2 (UK) cups of water
1 1/2 cups of sugar
1 cinnamon stick
2 tsp mixed spice
3 tbsp pumpkin puree

Reserving the sugar, mix everything else in a pan and bring to the boil. Simmer to infuse for about 15 minutes. Strain the liquid into a clean pan and stir in the sugar. When it is entirely dissolved return it to a low heat and reduce to form a thin syrup. Pour into sterilised bottles and seal.

In my chaotic style I couldn't find a sieve (I suspect it may have disappeared into the attic with the homebirth kit, despite not being used), so I wrapped a clean muslin around the pan and used that instead. When I had finished there was so much sediment in the cloth that I decided to make a second batch.

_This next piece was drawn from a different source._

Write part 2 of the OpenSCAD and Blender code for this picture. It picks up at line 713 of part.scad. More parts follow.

Unfortunately I am still waiting on my new cooker and cooking on a camping stove in the interim, so inevitably the gas ran out while I was making the second batch. It was perfectly syrupy, so I bottled it up, but you can see in the picture above where one jar contains half thick syrup from the first batch, and half thin syrup from the second. Are other people's lives as haphazard as mine? Husband says not. Please tell me things like these happen to you too?!?

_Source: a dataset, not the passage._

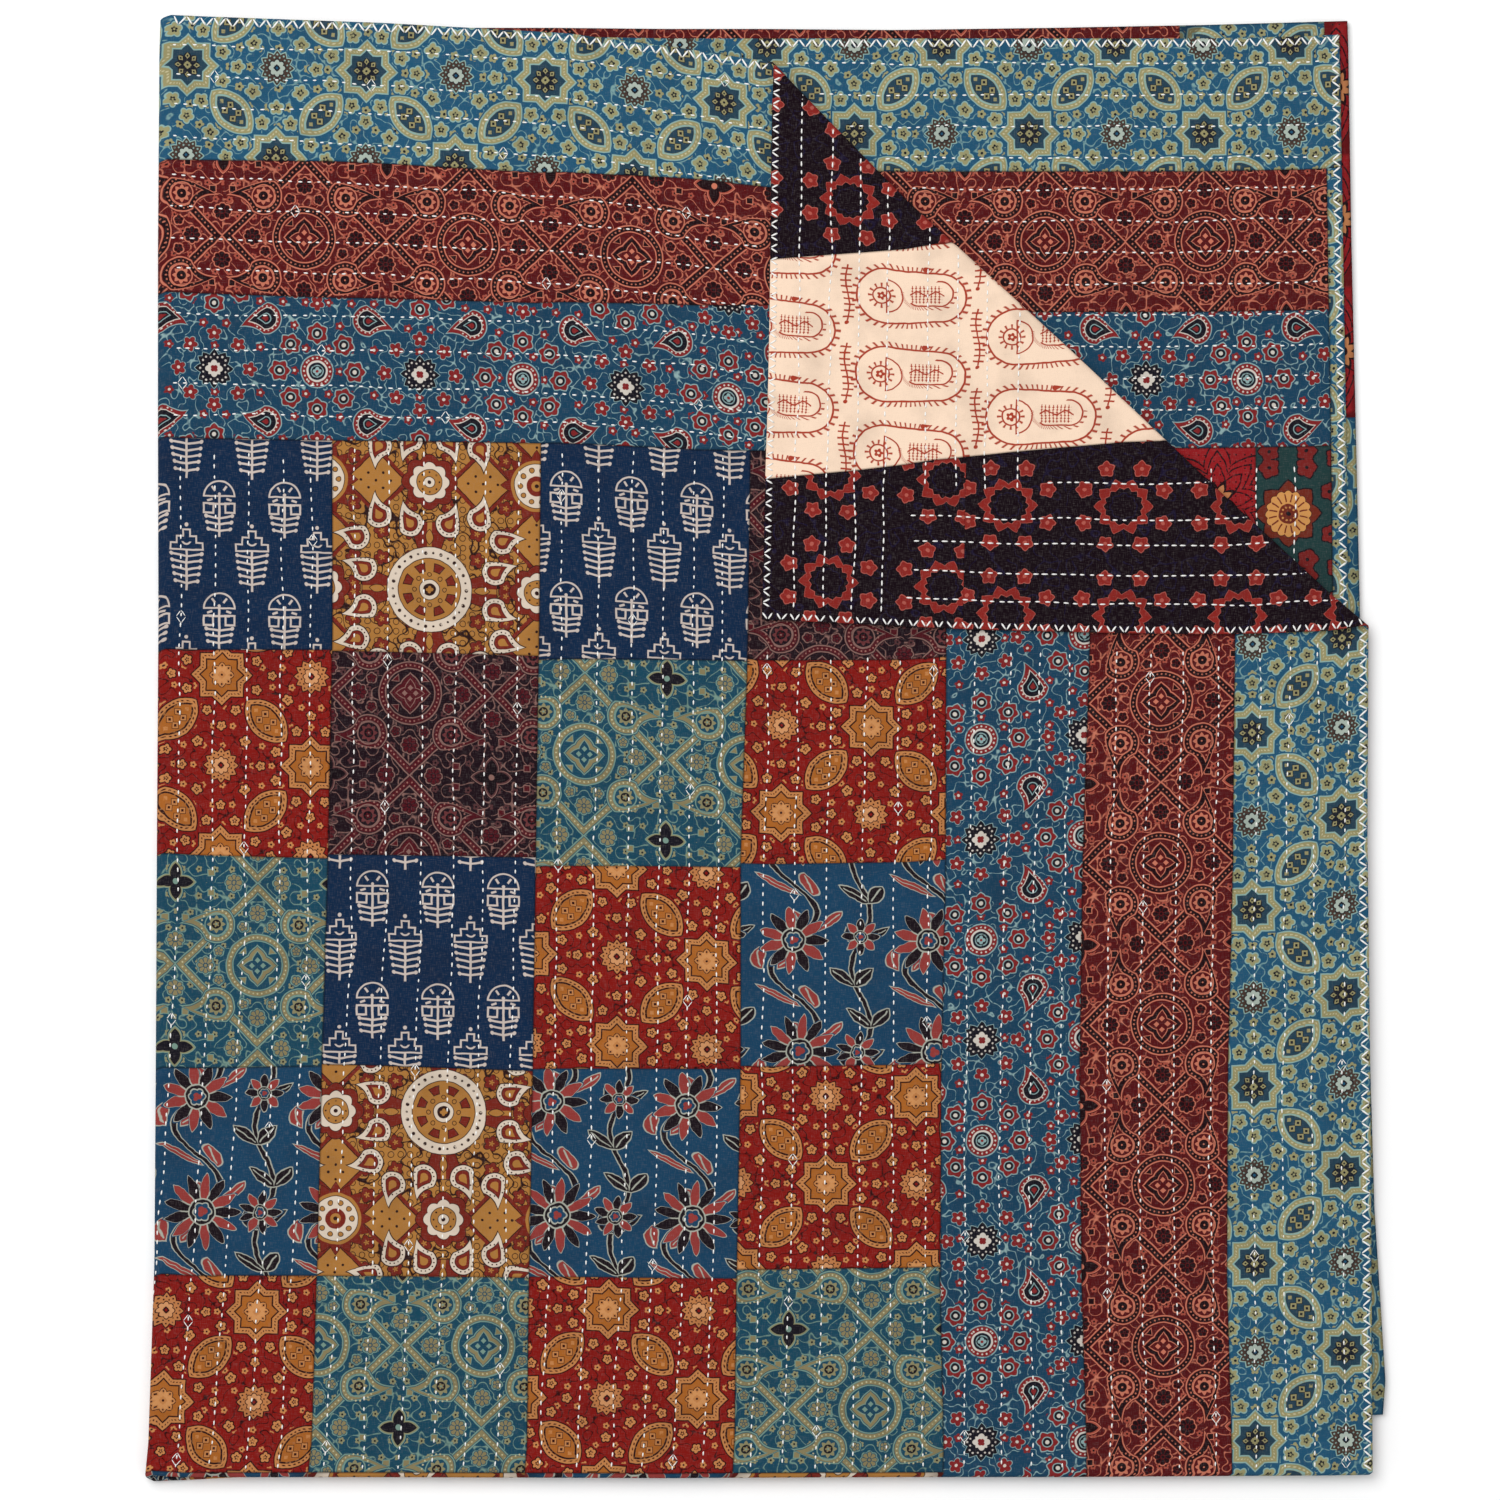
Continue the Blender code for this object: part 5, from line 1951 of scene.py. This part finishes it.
def shown_on_second(u, v):
    return past_turn(u, on_second_layer(v)) > BARED_FROM


def front_rows():
    """The flat stitches of the front's rows, up the quilt and across its top borders."""
    rng = np.random.default_rng(FRONT_SEED)
    places = row_places_up()
    made = []
    for place, top in zip(places, border_starts(np.array(places))):
        v = np.arange(ROWS_UP_FROM, top, ROW_STEP)
        u = place + wandering(v, rng) + lean_at(np.full_like(v, place), v)
        made.append(stitches_along(u, v, FRONT_STITCH, rng))
    for row in ROWS_ACROSS:
        u = np.arange(ROWS_ACROSS_FROM, WIDE, ROW_STEP)
        v = (row.near + tilt_at(u) * (row.far - row.near)) * MM + wandering(u, rng)
        beyond = v > border_starts(u)
        if beyond.sum() > FEWEST_STEPS:
            made.append(stitches_along(u[beyond], v[beyond], FRONT_STITCH, rng))
    return np.concatenate(made)


def rows_past_turn(across, up, stitch_across, seed):
    """The flat stitches of rows that start at the turned corner's line, across and up the quilt."""
    rng = np.random.default_rng(seed)
    made = []
    for row in across:
        u = np.arange(TURN_AT_TOP, row.end * MM, ROW_STEP)
        made.append(stitches_along(u, row.place * MM + wandering(u, rng), stitch_across, rng))
    for row in up:
        v = np.arange(TURN_AT_SIDE, row.end * MM, ROW_STEP)
        made.append(stitches_along(row.place * MM + wandering(v, rng), v, REVERSE_STITCH, rng))
    return np.concatenate(made)


def bared_rows():
    """The flat stitches of the bared layer's rows, across its borders and up its squares."""
    stitches = rows_past_turn(BARED_ROWS_ACROSS, BARED_ROWS_UP, FRONT_STITCH, BARED_SEED)
    stitches[:, 1::2] = on_second_layer(stitches[:, 1::2])
    return stitches


def zigzag(low, high, rng):
    """The turning points of a zigzag thread, by how far along the edge and how deep each lies."""
    count = int((high - low) / (EDGE_PERIOD / 2))
    along = np.linspace(low, high, count) + rng.normal(0, UNEVEN_ALONG, count)
    deep = np.where(np.arange(count) % 2 == 0, EDGE_FROM, EDGE_DEPTH)
    return along, deep + np.abs(rng.normal(0, UNEVEN_DEPTH, count))


def open_marks(low, high, rng):
    """The starts and the ends of the marks' legs, which spread as they run in from the edge."""
    middles = np.arange(low, high, EDGE_PERIOD)
    middles = middles + rng.normal(0, UNEVEN_MARK, len(middles))
    starts = np.concatenate((middles - MARK_GAP, middles + MARK_GAP))
    ends = np.concatenate((middles - MARK_REACH, middles + MARK_REACH))
    ends = ends + rng.normal(0, UNEVEN_REACH, len(ends))
    return (starts, np.full_like(starts, MARK_FROM)), (ends, np.full_like(ends, MARK_DEPTH))


def edge_places(along, deep, is_top, is_second):
    """Flat places at these depths within the top or the side edge of the first or second layer."""
    u, v = (along, LONG - deep) if is_top else (WIDE - deep, along)
    return u, on_second_layer(v) if is_second else v


def edge_legs(low, high, is_top, is_second, rng):
    """The legs of the zigzag along part of an edge."""
    along, deep = zigzag(low, high, rng)
    placed = on_face(*edge_places(along, deep, is_top, is_second), not is_second, EDGE_LIFT)
    return placed[:-1], placed[1:]


def corner_legs(low, is_top, rng):
    """The legs of the open marks along an edge of the turned corner."""
    high = (WIDE if is_top else LONG) - CLEAR_OF_EDGE
    legs = open_marks(low, high, rng)
    return [on_face(*edge_places(along, deep, is_top, False), False, EDGE_LIFT) for along, deep in legs]


def joined(pairs):
    """Many pairs of starts and ends as one pair."""
    return [np.concatenate(part) for part in zip(*pairs)]


class QUILT_OT_stitches(bpy.types.Operator):
    """Sew the rows of running stitches, on the front, the turned corner and the bared layer"""

    bl_idname = "quilt.stitches"
    bl_label = "Running stitches"

    def execute(self, context):
        corner = rows_past_turn(CORNER_ROWS_ACROSS, CORNER_ROWS_UP, REVERSE_STITCH, CORNER_SEED)
        front = sew("front_stitches", front_rows(), FRONT_STITCH, True, shown_on_front)
        add_knots(front)
        sew("corner_stitches", corner, REVERSE_STITCH, False, shown_on_corner)
        sew("bared_stitches", bared_rows(), FRONT_STITCH, False, shown_on_second)
        return {"FINISHED"}


def add_knots(stitches):
    """Small open diamonds of thread here and there on the rows."""
    rng = np.random.default_rng(KNOT_SEED)
    chosen = []
    for i in rng.permutation(len(stitches)):
        place = stitches[i, :2]
        if all(np.hypot(*(place - other)) > KNOTS_APART for other in chosen):
            chosen.append(place)
    middles = np.array(chosen)
    placed = [on_face(*(middles + tip).T, True, KNOT_LIFT) for tip in KNOT_TIPS]
    legs = joined(zip(placed, placed[1:] + placed[:1]))
    thread_piece("small_knots", legs, KNOT_WIDTH, KNOT_HEIGHT)


class QUILT_OT_edging(bpy.types.Operator):
    """Sew the zigzag thread along the free edges"""

    bl_idname = "quilt.edging"
    bl_label = "Edge thread"

    def execute(self, context):
        rng = np.random.default_rng(EDGE_SEED)
        front = [
            edge_legs(ZIGZAG_PAST_TURN, TURN_AT_TOP + ZIGZAG_PAST_TURN, True, False, rng),
            edge_legs(ZIGZAG_PAST_TURN, TURN_AT_SIDE + ZIGZAG_PAST_TURN, False, False, rng),
        ]
        bared = [
            edge_legs(TURN_AT_TOP + BARED_PAST_TURN, WIDE, True, True, rng),
            edge_legs(TURN_AT_SIDE + BARED_PAST_TURN, LONG, False, True, rng),
        ]
        corner = [
            corner_legs(TURN_AT_TOP + MARKS_PAST_TURN, True, rng),
            corner_legs(TURN_AT_SIDE + MARKS_PAST_TURN, False, rng),
        ]
        thread_piece("front_edge_thread", joined(front), EDGE_THREAD, EDGE_HEIGHT)
        thread_piece("bared_edge_thread", joined(bared), EDGE_THREAD, EDGE_HEIGHT)
        thread_piece("corner_edge_thread", joined(corner), EDGE_THREAD, EDGE_HEIGHT)
        return {"FINISHED"}


# The stage, the camera and the panel

PHOTO_PIXELS = 1500
PIXEL = 0.949 * MM
VIEW_CENTRE_X = -15.5 * PIXEL
VIEW_CENTRE_Y = -1.0 * PIXEL
CAMERA_HEIGHT = 5.0
SENSOR_WIDTH = 36.0
WINDOW_WIDTH = 4.2
WINDOW_POWER = 190.0
WINDOW_PLACE = (-1.7, 2.0, 4.6)
SURROUNDINGS = 0.75
PAPER_SHADE = 0.99
PAPER_PER_METRE = 3.0


def length_setting(name, description, default, **limits):
    return bpy.props.FloatProperty(
        name=name, description=description, default=default, subtype="DISTANCE", unit="LENGTH", **limits
    )


def colour_setting(name, description, default):
    return bpy.props.FloatVectorProperty(
        name=name, description=description, default=default, min=0.0, max=1.0, subtype="COLOR"
    )


class QuiltSizes(bpy.types.PropertyGroup):
    """Sizes that a user would change"""

    row_lift: length_setting(
        "Row lift", "How far the cloth rises between two quilting rows", 0.9 * MM, min=0.0, max=1.2 * MM
    )
    seam_depth: length_setting(
        "Seam depth", "How far the cloth dips at a seam between two patches", 0.55 * MM, min=0.0, max=0.8 * MM
    )
    floor_width: length_setting("Floor width", "How wide the pale floor is", 9.0, min=3.0)


class QuiltColours(bpy.types.PropertyGroup):
    """Colours that a user would change"""

    thread: colour_setting("Thread", "Colour of the quilting and edging thread", (0.86, 0.85, 0.82))
    floor: colour_setting("Floor", "Colour of the floor", (0.9, 0.9, 0.9))


class QUILT_OT_stage(bpy.types.Operator):
    """Set up the pale floor, the soft light and the camera"""

    bl_idname = "quilt.stage"
    bl_label = "Stage"

    def execute(self, context):
        width = context.scene.quilt_sizes.floor_width
        bm = bmesh.new()
        bmesh.ops.create_grid(bm, x_segments=1, y_segments=1, size=width / 2)
        mesh = bpy.data.meshes.new("floor")
        bm.to_mesh(mesh)
        bm.free()
        floor = bpy.data.objects.new("floor", mesh)
        context.collection.objects.link(floor)
        mesh.materials.append(floor_finish(context.scene.quilt_colours.floor))

        light_data = bpy.data.lights.new("window", "AREA")
        light_data.shape = "DISK"
        light_data.size = WINDOW_WIDTH
        light_data.energy = WINDOW_POWER
        window = bpy.data.objects.new("window", light_data)
        window.location = WINDOW_PLACE
        window.rotation_euler = (-window.location).to_track_quat("-Z", "Y").to_euler()
        context.collection.objects.link(window)

        world = bpy.data.worlds.new("studio")
        world.use_nodes = True
        background = world.node_tree.nodes["Background"]
        background.inputs["Color"].default_value = (1.0, 1.0, 1.0, 1.0)
        background.inputs["Strength"].default_value = SURROUNDINGS
        context.scene.world = world
        context.scene.view_settings.view_transform = "Standard"

        camera_data = bpy.data.cameras.new("camera")
        camera_data.sensor_width = SENSOR_WIDTH
        camera_data.lens = SENSOR_WIDTH * CAMERA_HEIGHT / (PHOTO_PIXELS * PIXEL)
        camera = bpy.data.objects.new("camera", camera_data)
        camera.location = (VIEW_CENTRE_X, VIEW_CENTRE_Y, CAMERA_HEIGHT)
        context.collection.objects.link(camera)
        context.scene.camera = camera
        return {"FINISHED"}


def floor_finish(colour):
    """Matt paper with a faint unevenness of tone."""
    tones = (colour, scaled(colour, PAPER_SHADE))
    return two_toned("pale_paper", tones, PAPER_PER_METRE, roughness=0.9, shine=0.5)


OPERATORS = (
    QUILT_OT_squares,
    QUILT_OT_borders,
    QUILT_OT_hidden_front,
    QUILT_OT_reverse,
    QUILT_OT_stitches,
    QUILT_OT_edging,
    QUILT_OT_stage,
)


class QUILT_PT_panel(bpy.types.Panel):
    """The quilt's pieces in the sidebar"""

    bl_idname = "QUILT_PT_panel"
    bl_label = "Patchwork quilt"
    bl_space_type = "VIEW_3D"
    bl_region_type = "UI"
    bl_category = "Quilt"

    def draw(self, context):
        for group in (context.scene.quilt_sizes, context.scene.quilt_colours):
            for name in group.bl_rna.properties.keys():
                if name not in ("rna_type", "name"):
                    self.layout.prop(group, name)
        for operator in OPERATORS:
            self.layout.operator(operator.bl_idname)


CLASSES = (QuiltSizes, QuiltColours, *OPERATORS, QUILT_PT_panel)


def register():
    for cls in CLASSES:
        bpy.utils.register_class(cls)
    bpy.types.Scene.quilt_sizes = bpy.props.PointerProperty(type=QuiltSizes)
    bpy.types.Scene.quilt_colours = bpy.props.PointerProperty(type=QuiltColours)


def unregister():
    del bpy.types.Scene.quilt_colours
    del bpy.types.Scene.quilt_sizes
    for cls in reversed(CLASSES):
        bpy.utils.unregister_class(cls)


def main():
    register()
    for operator in OPERATORS:
        group, name = operator.bl_idname.split(".")
        getattr(getattr(bpy.ops, group), name)()


if __name__ == "__main__":
    main()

Chaos notwithstanding, it was lovely to spend a little time in the kitchen making up these drinks this week. Without an oven and proper hob so much of what we are eating at the moment is a lot more processed than we are used to. Thank goodness for the slow cookers, which are doing tremendous service! I have to share with you a comment passed by a friend of mine this week, that she joined a facebook group for slow cooker recipes, and the first post she saw was of a vibrator in a slow cooker. I think this can be understood as a commentary on contemporary domestic glamorous cooking shows and gluttony are our pornography? Perhaps the person in question was too busy for either cooking or a sex life, hence their being in storage together? Perhaps they were just using it as a steriliser...whichever way, the juxtaposition is certainly unusual! I hope you have something more conventional and autumnal in your slow cooker this week. Can I recommend a squash or pumpkin curry? Delicious!